Both opinions concluded by encouraging all parties to pursue negotiated agreements through good faith negotiations.
[T]he Crown is under a moral, if not a legal, duty to enter into and conduct those negotiations in good faith. Ultimately, it is through negotiated settlements, with good faith and give and take on all sides, reinforced by the judgments of this Court, that we will achieve what I stated in Van der Peet to be a basic purpose of s. 35(1) -- “the reconciliation of the pre-existence of aboriginal societies with the sovereignty of the Crown”. [internal citations removed]
The principles established by Delgamuukw were restated and summarized in Tsilhqot'in and the inherent limit was reworded. There, the Court said that Aboriginal title "cannot be alienated except to the Crown or encumbered in ways that would prevent future generations of the group from using and enjoying it. Nor can the land be developed or misused in a way that would substantially deprive future generations of the benefit of the land."[4]: 105 [6]

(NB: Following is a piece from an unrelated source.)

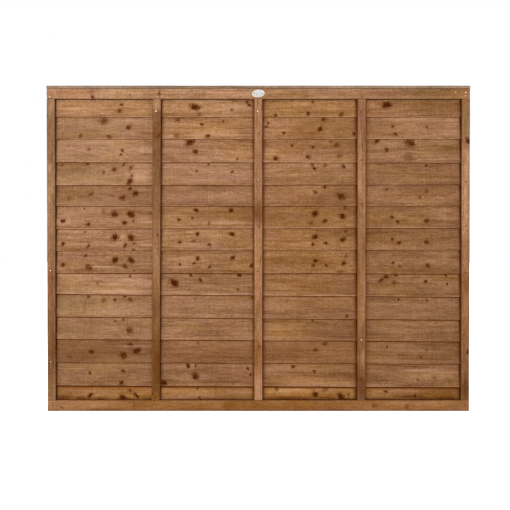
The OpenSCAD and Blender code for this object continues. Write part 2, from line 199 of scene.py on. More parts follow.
# Soft stains along the grain: x, y, half length and half width in pixels, darkness. Below 0 is
# paler, pinkish wood. First the boards by number, then the uprights and the rails. The boards'
# dark stains just above a lap or the bottom rail are painted shade that deepens the line there.
BOARD_STAINS_AND_SHADES = {
    1: [(425, 116, 30, 1.2, 0.5), (60, 100, 12, 2, 0.15), (72, 108.5, 12, 1, -0.3),
        (232, 108, 16, 4, -0.1)],
    2: [(83, 131, 18, 3, 0.22), (110, 136, 12, 2, 0.35), (134, 120, 14, 2, -0.3),
        (104, 121.5, 9, 3, 0.3)],
    3: [(201, 151.5, 6, 1, 0.4), (399, 161.5, 26, 1.2, 0.5), (90, 142, 30, 2, -0.15)],
    4: [(140, 178, 8, 4, -0.4), (200, 181, 30, 2, -0.25), (95, 182, 16, 2, -0.25)],
    5: [(75, 192, 18, 4, 0.25), (120, 188, 20, 2, 0.15), (400, 200, 30, 2, 0.12),
        (98, 203.3, 42, 3, -0.1)],
    6: [(103.4, 211, 1.1, 5, 0.6), (80, 227.3, 26, 1.5, 0.6), (126, 227.8, 20, 1, 0.4),
        (210, 227.5, 12, 1, 0.2), (90, 212, 30, 2, -0.2), (150, 222, 12, 1.2, -0.5),
        (225, 223, 30, 1, -0.4)],
    7: [(104.5, 233, 1.1, 4, 0.6), (80, 249.8, 24, 1.4, 0.5), (338, 249.8, 6, 1, 0.5),
        (105, 231, 3, 0.8, 0.5), (205, 249.3, 40, 1.2, 0.25), (150, 245, 12, 1, -0.4),
        (195, 246.5, 25, 1, -0.35)],
    8: [(104.5, 256, 1.1, 4, 0.6), (340.5, 272, 5, 1.6, 0.8), (84, 271, 28, 1.8, 0.6),
        (128, 271.5, 20, 1.2, 0.45), (105, 253.5, 3, 0.8, 0.5), (205, 271.5, 40, 1, 0.2),
        (412, 271.5, 42, 1.5, 0.35), (103, 266.8, 14, 0.7, -0.7), (180, 267, 16, 0.8, -0.5),
        (150, 264, 20, 1, -0.2)],
    9: [(118, 291.6, 34, 1.6, -0.45), (70, 292.6, 12, 1, -0.3), (110, 284, 16, 1, -0.3),
        (420, 289, 30, 1, 0.25), (235, 287.5, 26, 1, 0.3), (200, 283.5, 30, 0.8, 0.2),
        (385, 279, 14, 6, 0.2)],
    10: [(84.8, 309, 0.9, 5, 0.55), (436.7, 297.5, 3, 1.4, 0.5), (105, 316.4, 46, 1.2, 0.35),
         (205, 316.6, 40, 1, 0.25)],
    11: [(84.8, 323, 0.9, 3, 0.5), (417.6, 334, 0.9, 5, 0.5), (436.2, 322, 0.9, 2.5, 0.5),
         (110, 338.6, 40, 1, 0.25), (127.5, 326, 1, 4, 0.4)],
    12: [(260, 357, 90, 2, 0.15), (345, 362, 12, 1.5, 0.35), (132, 346.5, 18, 0.8, -0.4),
         (80, 356, 22, 3, 0.15), (185, 349, 22, 1, 0.2), (420, 351, 26, 0.8, -0.3)],
    13: [(122, 384, 5, 1.4, 0.5), (408, 385.5, 12, 1.2, 0.5), (420, 370.5, 20, 1, -0.6),
         (445, 372.5, 14, 1, -0.4), (330, 384, 60, 1.5, -0.2)],
    14: [(64, 397.6, 9, 2.6, 1.0), (82, 398.2, 9, 2.3, 1.0), (101, 398.6, 8, 1.8, 1.0),
         (93, 393.5, 6, 1, 0.5), (130, 393, 8, 1.4, 0.4), (270, 394, 10, 1, 0.4),
         (312, 390, 7, 1, 0.35), (126, 399.2, 10, 1.4, 1.0), (148, 398.5, 7, 1.8, 0.9),
         (212, 399.6, 44, 1.2, 0.8), (288, 397.8, 26, 1.5, 0.9), (300, 399.4, 40, 1.5, 1.0),
         (326, 397.2, 12, 1, 0.7), (350, 399.6, 14, 1.5, 0.9), (411, 396.6, 14, 1.3, 0.9),
         (446, 398.4, 15, 2.2, 1.0), (425, 398.6, 12, 1.2, 0.8), (425, 393.6, 12, 1, 0.4),
         (447, 393, 6, 1, 0.4), (385, 399.8, 24, 1, 0.8), (310, 390, 34, 1.5, -0.2),
         (240, 392, 14, 3, -0.2), (100, 391, 36, 1.5, -0.15), (400, 391, 20, 1, -0.2),
         (303, 393.5, 12, 0.8, 0.35), (331, 395, 6, 0.9, 0.5)],
}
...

The second trial that was ordered has never happened, so the claim in this case remains unresolved.[34] In the years soon after the decision, the province largely maintained its negotiating position, only changing it minimally.[35] The decision did not order the government to change its position and the decision made clear how valuable Aboriginal title is.[35] The government adopted some interim measures that shared some of the economic benefits resulting from resource development in land-claims areas.[35] The response from the various First Nations in British Columbia varied: some interested in the treaty negotiation process, some in the economic integration through interim measures, and some considering additional litigation.[35]
Delgamuukw has featured in discussion around the 2020 Canadian pipeline and railway protests, begun in solidarity with Wet’suwet’en hereditary chiefs opposed to the development of the Coastal GasLink Pipeline through territory to which they claim rights and title.[3]